[BEGIN DATA SECTION]
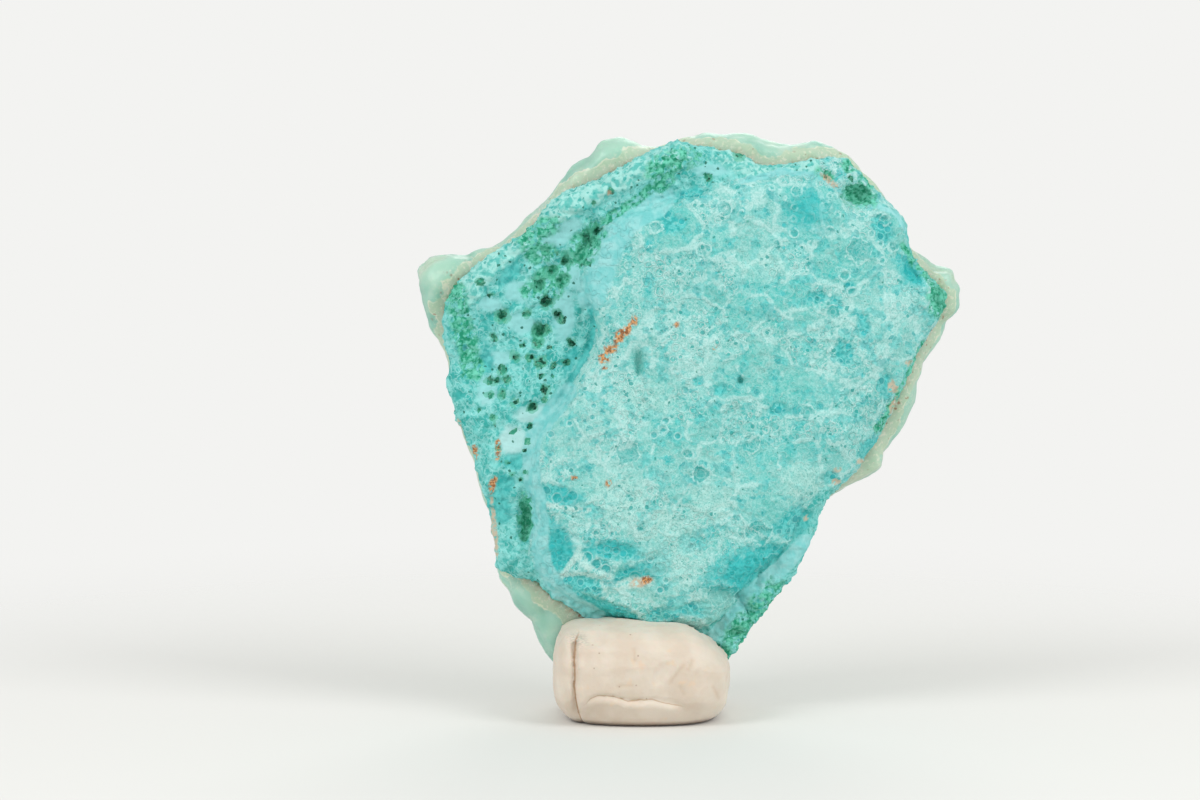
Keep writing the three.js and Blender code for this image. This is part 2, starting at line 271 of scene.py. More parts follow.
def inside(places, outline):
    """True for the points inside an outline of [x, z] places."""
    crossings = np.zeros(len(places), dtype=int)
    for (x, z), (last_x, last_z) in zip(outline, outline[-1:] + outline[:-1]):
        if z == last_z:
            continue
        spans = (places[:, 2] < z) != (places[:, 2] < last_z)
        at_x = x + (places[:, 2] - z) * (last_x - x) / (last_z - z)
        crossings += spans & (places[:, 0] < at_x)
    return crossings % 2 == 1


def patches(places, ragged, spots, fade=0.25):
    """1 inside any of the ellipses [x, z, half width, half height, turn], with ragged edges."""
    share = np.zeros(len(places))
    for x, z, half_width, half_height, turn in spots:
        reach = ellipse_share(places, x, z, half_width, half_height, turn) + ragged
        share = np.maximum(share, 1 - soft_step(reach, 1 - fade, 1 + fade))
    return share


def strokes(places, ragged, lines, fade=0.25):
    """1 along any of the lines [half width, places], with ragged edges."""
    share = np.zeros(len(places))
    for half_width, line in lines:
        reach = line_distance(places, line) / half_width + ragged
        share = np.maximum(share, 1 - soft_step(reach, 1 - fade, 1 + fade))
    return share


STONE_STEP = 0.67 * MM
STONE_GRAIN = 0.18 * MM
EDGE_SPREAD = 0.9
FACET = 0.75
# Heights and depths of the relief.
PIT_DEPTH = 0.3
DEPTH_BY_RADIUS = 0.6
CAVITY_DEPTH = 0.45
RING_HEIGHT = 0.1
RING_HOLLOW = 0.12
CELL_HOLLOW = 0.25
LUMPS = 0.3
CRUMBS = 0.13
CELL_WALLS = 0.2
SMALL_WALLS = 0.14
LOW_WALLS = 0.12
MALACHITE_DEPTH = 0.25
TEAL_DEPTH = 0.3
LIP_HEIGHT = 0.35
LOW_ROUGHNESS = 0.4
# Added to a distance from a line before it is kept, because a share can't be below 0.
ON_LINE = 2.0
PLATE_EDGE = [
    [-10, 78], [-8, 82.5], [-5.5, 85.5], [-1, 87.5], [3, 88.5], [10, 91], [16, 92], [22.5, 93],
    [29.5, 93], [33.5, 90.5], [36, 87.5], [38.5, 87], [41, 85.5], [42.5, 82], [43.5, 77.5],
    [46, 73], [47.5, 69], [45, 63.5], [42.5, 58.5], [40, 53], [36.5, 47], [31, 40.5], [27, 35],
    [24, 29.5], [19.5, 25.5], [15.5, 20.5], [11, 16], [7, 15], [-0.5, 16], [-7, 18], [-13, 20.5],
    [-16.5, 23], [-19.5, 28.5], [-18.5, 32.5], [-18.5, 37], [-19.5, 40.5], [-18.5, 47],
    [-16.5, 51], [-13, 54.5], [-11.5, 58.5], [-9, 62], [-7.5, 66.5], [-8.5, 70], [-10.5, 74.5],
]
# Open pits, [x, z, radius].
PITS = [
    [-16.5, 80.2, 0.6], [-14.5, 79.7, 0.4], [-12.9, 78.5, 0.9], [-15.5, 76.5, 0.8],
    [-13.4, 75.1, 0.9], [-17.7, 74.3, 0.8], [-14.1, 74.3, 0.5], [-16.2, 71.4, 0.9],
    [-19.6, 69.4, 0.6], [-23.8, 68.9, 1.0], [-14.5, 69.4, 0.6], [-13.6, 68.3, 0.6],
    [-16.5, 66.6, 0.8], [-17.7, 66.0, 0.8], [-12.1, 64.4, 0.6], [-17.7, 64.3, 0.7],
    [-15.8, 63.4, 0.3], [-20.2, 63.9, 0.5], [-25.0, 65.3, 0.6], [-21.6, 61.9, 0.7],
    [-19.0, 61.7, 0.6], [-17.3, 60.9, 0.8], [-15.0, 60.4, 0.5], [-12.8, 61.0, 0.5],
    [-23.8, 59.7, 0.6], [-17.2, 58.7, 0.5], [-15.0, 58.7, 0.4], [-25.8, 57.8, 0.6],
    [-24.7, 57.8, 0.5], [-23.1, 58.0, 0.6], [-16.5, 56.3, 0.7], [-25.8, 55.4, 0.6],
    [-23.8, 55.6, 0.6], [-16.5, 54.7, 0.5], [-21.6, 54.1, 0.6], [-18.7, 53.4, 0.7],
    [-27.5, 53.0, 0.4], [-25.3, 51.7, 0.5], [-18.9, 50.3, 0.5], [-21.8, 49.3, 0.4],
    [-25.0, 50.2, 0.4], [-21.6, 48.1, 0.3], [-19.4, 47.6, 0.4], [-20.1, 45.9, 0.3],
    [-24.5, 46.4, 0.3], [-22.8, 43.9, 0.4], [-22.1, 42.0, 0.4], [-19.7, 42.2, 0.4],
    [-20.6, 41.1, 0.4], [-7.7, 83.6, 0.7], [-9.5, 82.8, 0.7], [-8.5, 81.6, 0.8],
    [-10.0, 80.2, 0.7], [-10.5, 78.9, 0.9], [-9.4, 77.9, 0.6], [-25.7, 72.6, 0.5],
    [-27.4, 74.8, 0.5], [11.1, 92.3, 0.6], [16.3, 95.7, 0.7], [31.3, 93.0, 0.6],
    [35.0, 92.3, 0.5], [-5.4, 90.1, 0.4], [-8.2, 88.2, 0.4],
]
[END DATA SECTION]
→ **WHAT YOU ARE ASKED TO DO**
Your task is to quote the lines above, beginning with the first and ending with the one that holds "return crossings % 2 == 1".

→ **RESULT OF THE TASK**
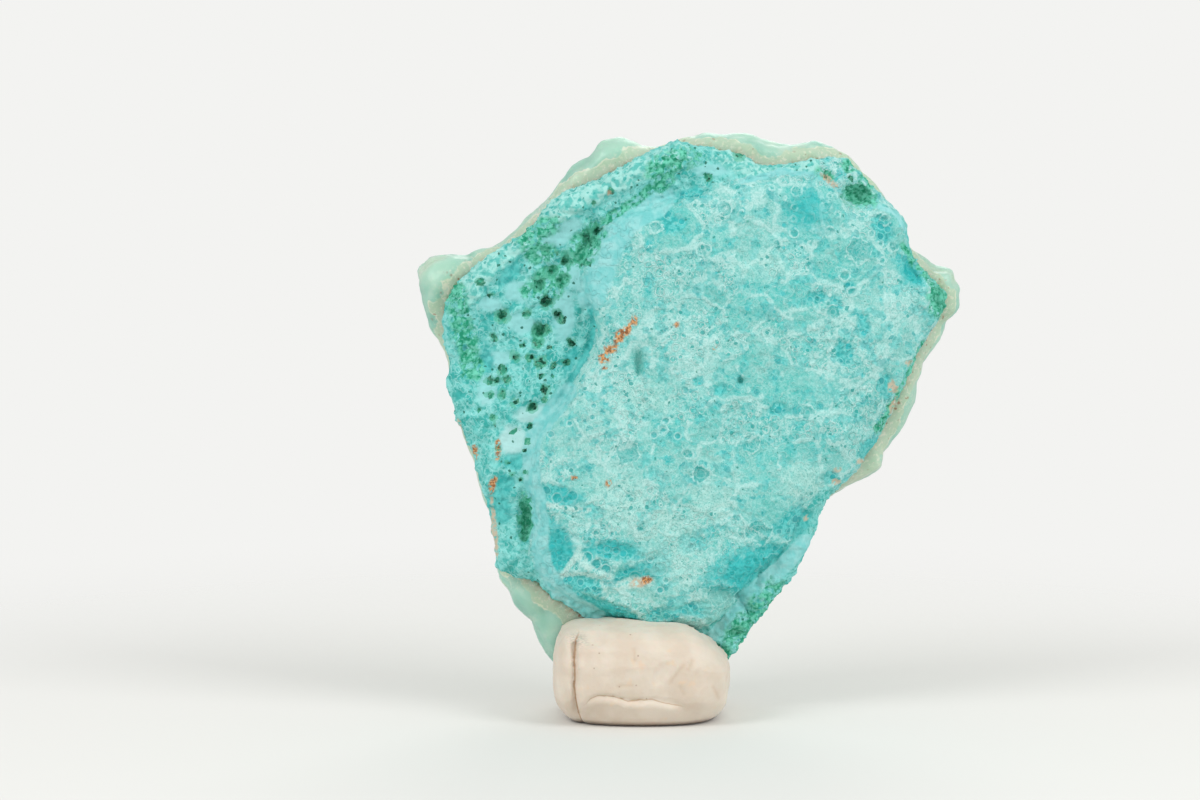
Keep writing the three.js and Blender code for this image. This is part 2, starting at line 271 of scene.py. More parts follow.
def inside(places, outline):
    """True for the points inside an outline of [x, z] places."""
    crossings = np.zeros(len(places), dtype=int)
    for (x, z), (last_x, last_z) in zip(outline, outline[-1:] + outline[:-1]):
        if z == last_z:
            continue
        spans = (places[:, 2] < z) != (places[:, 2] < last_z)
        at_x = x + (places[:, 2] - z) * (last_x - x) / (last_z - z)
        crossings += spans & (places[:, 0] < at_x)
    return crossings % 2 == 1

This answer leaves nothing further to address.